*Job:* From the records below, copy every line that contains the word "JSON".

** START **

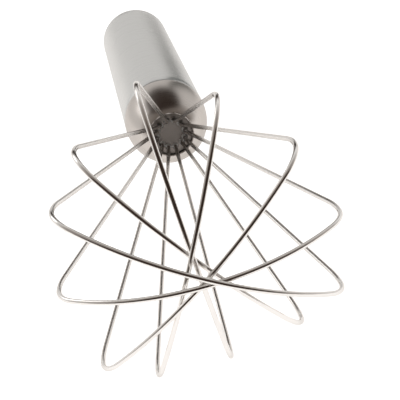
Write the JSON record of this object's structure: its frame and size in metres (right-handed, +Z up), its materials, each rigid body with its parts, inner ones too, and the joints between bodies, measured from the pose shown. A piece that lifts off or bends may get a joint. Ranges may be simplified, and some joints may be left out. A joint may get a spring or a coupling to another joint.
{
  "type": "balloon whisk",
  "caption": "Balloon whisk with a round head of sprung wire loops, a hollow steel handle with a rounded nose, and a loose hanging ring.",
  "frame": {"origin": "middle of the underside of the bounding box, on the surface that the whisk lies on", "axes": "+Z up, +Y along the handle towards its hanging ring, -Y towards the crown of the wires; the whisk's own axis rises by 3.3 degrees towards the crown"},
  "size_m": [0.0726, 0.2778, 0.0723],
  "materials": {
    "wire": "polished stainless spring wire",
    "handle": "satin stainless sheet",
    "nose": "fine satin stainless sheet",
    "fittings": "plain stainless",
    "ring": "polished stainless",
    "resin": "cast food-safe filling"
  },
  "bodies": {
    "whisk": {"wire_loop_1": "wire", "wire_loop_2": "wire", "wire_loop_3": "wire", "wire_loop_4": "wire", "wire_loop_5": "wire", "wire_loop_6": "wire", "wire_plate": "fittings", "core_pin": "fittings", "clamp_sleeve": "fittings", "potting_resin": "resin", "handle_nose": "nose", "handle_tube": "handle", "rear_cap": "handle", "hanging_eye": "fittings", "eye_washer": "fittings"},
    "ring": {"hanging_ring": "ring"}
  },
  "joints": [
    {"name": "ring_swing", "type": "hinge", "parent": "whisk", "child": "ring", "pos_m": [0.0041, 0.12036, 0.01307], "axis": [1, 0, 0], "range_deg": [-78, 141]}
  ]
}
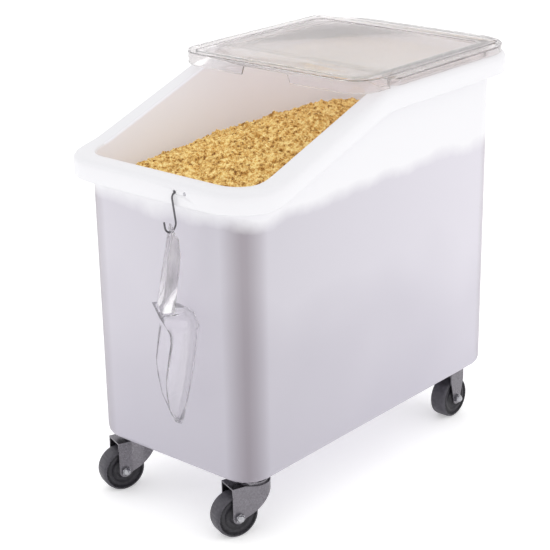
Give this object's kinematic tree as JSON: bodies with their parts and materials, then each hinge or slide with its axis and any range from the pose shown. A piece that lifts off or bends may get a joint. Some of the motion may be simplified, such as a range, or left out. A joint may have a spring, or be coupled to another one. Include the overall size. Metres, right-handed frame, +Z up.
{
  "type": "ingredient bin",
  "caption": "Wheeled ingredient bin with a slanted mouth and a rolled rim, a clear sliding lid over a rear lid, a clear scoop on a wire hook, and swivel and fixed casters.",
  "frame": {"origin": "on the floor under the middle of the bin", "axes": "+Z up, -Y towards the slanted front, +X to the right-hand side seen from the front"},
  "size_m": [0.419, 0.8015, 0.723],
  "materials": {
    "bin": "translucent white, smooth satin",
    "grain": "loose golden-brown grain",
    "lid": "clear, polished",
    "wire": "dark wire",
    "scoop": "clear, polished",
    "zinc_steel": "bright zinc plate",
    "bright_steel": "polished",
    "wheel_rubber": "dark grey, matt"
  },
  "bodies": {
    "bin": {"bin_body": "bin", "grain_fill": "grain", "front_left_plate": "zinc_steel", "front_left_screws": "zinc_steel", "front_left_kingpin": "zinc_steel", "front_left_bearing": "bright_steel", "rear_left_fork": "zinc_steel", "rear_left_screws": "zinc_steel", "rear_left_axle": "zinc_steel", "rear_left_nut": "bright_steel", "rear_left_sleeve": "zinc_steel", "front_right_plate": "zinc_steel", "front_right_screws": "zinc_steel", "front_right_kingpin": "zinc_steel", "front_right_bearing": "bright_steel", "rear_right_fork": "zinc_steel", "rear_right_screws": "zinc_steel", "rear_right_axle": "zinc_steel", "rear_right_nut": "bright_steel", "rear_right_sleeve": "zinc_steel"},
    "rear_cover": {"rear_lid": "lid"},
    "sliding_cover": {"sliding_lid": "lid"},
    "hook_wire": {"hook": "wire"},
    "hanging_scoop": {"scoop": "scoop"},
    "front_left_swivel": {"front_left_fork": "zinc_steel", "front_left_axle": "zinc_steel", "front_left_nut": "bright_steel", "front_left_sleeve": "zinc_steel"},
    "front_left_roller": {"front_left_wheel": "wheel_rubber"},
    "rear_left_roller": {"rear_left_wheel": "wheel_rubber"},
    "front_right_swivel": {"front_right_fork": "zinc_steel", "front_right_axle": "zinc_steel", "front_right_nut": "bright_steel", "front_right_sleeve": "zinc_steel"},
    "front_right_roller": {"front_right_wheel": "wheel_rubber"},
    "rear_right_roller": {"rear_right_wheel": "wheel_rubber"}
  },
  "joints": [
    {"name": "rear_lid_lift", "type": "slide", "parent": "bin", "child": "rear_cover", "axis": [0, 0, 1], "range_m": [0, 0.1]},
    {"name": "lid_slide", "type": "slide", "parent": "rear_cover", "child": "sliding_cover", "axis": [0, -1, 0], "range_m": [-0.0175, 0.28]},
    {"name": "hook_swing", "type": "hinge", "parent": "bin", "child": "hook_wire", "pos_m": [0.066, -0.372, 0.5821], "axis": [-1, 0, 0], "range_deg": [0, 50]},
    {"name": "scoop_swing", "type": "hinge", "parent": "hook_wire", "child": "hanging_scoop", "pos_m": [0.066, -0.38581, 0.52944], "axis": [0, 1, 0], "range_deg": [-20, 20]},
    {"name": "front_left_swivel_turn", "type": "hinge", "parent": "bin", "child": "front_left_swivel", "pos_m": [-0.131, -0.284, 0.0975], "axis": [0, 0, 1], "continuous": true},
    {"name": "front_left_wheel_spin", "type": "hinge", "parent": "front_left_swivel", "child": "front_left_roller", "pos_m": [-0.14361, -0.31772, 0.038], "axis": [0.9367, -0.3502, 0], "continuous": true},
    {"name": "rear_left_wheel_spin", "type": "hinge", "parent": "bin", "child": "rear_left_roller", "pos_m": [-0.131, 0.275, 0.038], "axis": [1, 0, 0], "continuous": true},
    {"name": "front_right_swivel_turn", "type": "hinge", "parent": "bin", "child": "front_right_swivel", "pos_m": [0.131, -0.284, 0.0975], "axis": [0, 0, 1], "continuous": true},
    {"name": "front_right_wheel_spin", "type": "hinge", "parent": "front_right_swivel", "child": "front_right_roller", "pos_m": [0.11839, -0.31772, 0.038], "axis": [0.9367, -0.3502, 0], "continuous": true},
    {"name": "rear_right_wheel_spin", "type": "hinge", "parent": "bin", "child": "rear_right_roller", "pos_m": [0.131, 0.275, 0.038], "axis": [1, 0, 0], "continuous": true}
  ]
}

** END **
** START **

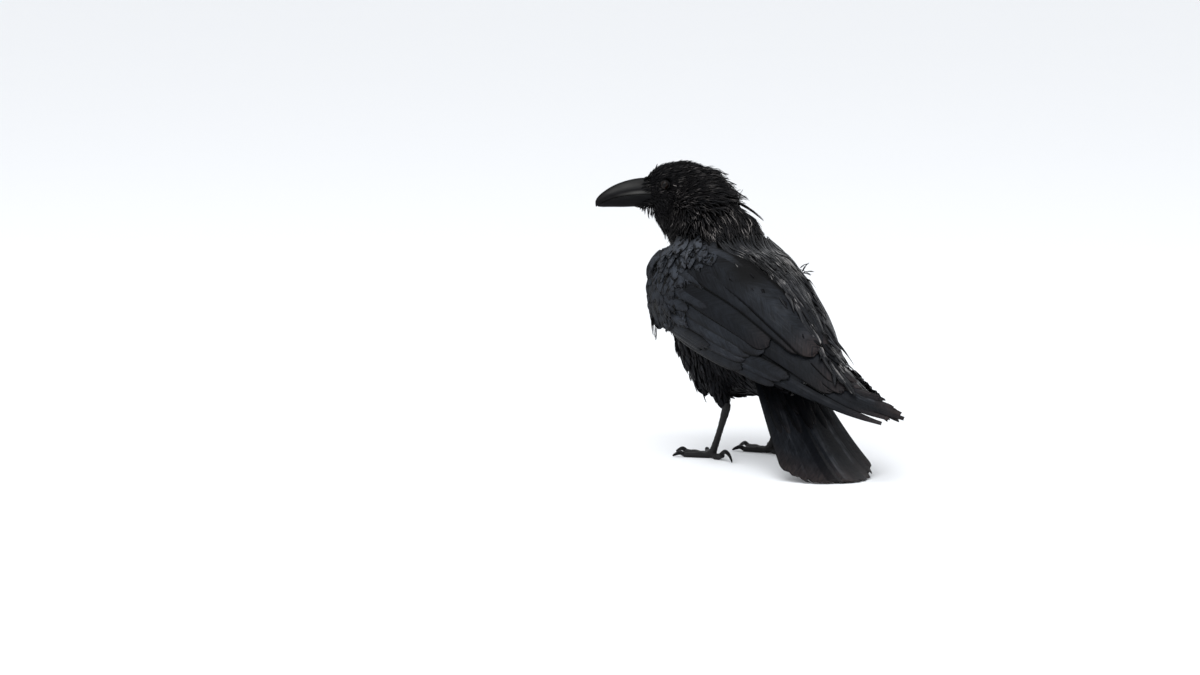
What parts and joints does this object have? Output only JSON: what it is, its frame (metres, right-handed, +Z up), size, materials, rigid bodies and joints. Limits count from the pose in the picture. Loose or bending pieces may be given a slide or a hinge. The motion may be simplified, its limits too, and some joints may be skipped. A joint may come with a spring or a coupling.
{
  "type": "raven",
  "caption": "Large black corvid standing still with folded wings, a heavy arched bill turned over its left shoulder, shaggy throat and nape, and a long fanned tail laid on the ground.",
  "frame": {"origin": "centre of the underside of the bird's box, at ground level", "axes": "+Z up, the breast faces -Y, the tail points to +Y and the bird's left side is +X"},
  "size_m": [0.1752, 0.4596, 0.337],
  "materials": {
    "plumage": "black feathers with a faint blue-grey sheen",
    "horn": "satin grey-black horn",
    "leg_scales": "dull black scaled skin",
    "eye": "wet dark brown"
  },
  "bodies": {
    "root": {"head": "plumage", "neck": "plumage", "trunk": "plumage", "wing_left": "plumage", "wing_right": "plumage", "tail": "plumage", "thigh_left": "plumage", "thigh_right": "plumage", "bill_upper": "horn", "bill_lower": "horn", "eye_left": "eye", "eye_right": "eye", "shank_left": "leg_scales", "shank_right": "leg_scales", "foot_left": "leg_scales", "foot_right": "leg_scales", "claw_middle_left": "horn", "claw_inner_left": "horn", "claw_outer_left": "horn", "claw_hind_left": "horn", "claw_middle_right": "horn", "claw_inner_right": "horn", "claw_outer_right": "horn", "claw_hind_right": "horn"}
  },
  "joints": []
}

** END **

*Written solution:*
Write the JSON record of this object's structure: its frame and size in metres (right-handed, +Z up), its materials, each rigid body with its parts, inner ones too, and the joints between bodies, measured from the pose shown. A piece that lifts off or bends may get a joint. Ranges may be simplified, and some joints may be left out. A joint may get a spring or a coupling to another joint.
Give this object's kinematic tree as JSON: bodies with their parts and materials, then each hinge or slide with its axis and any range from the pose shown. A piece that lifts off or bends may get a joint. Some of the motion may be simplified, such as a range, or left out. A joint may have a spring, or be coupled to another one. Include the overall size. Metres, right-handed frame, +Z up.
What parts and joints does this object have? Output only JSON: what it is, its frame (metres, right-handed, +Z up), size, materials, rigid bodies and joints. Limits count from the pose in the picture. Loose or bending pieces may be given a slide or a hinge. The motion may be simplified, its limits too, and some joints may be skipped. A joint may come with a spring or a coupling.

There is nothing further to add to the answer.